According to a preview from the White House, Trump will call for unity across party lines, and discuss how he wants to work with Congress to deliver on his promises, among other things.

But any information on his plan to lower the corporate tax rate to 15% from 35% will stand out to Wall Street.

"As an analyst that covers public securities, I think all of us are interested in the corporate tax rate," said Carl Reichardt, a homebuilding analyst at BTIG. "Obviously, if the corporate tax rate is cut substantially, that's going to be impactful to the companies that we cover."

Last week, Treasury Secretary Steven Mnuchin said tax reform would be done with by the Congressional recess in August. "It will be very significant — it's going to be focused on middle-income tax cuts, simplification, and making the business tax competitive with the rest of the world," he told CNBC.

Trump may not go into any more details on Tuesday besides a call to Congress for implementation, taking a cue from former presidents.
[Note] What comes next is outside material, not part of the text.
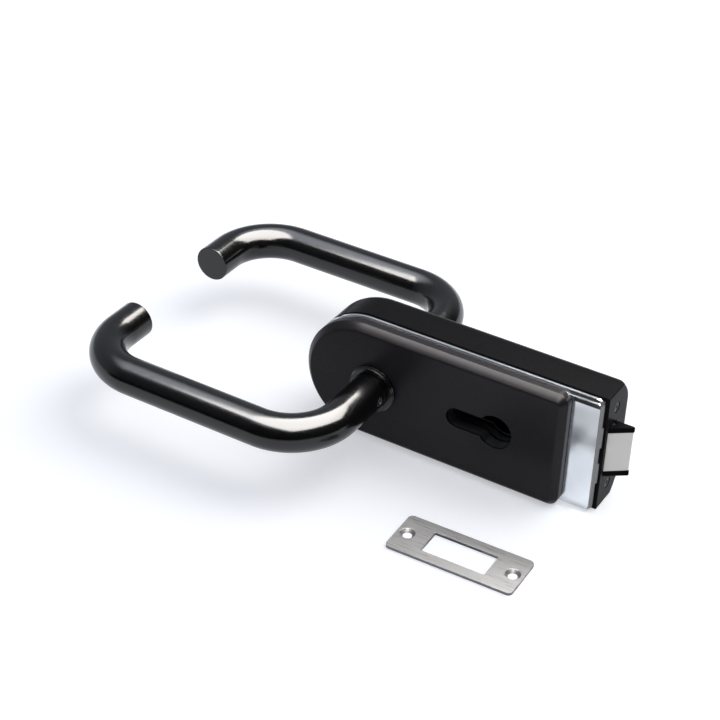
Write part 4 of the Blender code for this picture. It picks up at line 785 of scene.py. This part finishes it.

In his 1981 speech, President Ronald Reagan spoke on inflation and unemployment issues before promising "a 10-percent across the-board cut every year for three years," according to Politico. Congress delivered later in the year.

President Bill Clinton also called on Congress to deliver a 31%-36% tax hike on people who earned more than $180,000 a year. A majority Democratic Congress passed this proposal possible six months later, Politico added.

And as far as Trump's possible proposals go, several analysts have estimated the impact of corporate tax cuts on the companies they cover.

"Assuming that the US adopts a new corporate tax rate of about 25%, with most of the rest of the code left the same, we expect S&P earnings per share of $130-140 in 2017 and $140-150 in 2018," said David Bianco, Deutsche Bank's chief investment strategist for the Americas. Earnings per share were $108.86 last year.

Many expect that a lower tax rate would encourage companies to repatriate overseas earnings that had been left abroad for tax reasons. According to David Kostin, the chief US equity strategist at Goldman Sachs, companies will return $200 billion of the $1 trillion of cash held overseas in 2017. As much as $150 billion, or 75%, would be spent on buying back their own shares, which has previously supported the stock market.

Meanwhile, just the expectation for a more favorable tax rate and deregulation has lifted business and consumer confidence.

"The market's perspective would be 'the deeper the cut the better' from an immediate-reaction-in-the-stocks perspective," Reichardt said at a briefing on Tuesday. The benchmark S&P 500 is up 10% since the election, and the Dow Jones industrial average entered one of its longest streaks of record highs ever.

But Wall Street still needs some patience while the details are being worked out, and more importantly, implemented. Amid the cheer for corporate tax cuts, there's the proposed border adjustment tax, a 20% charge on imports that companies and consumers could end up paying for.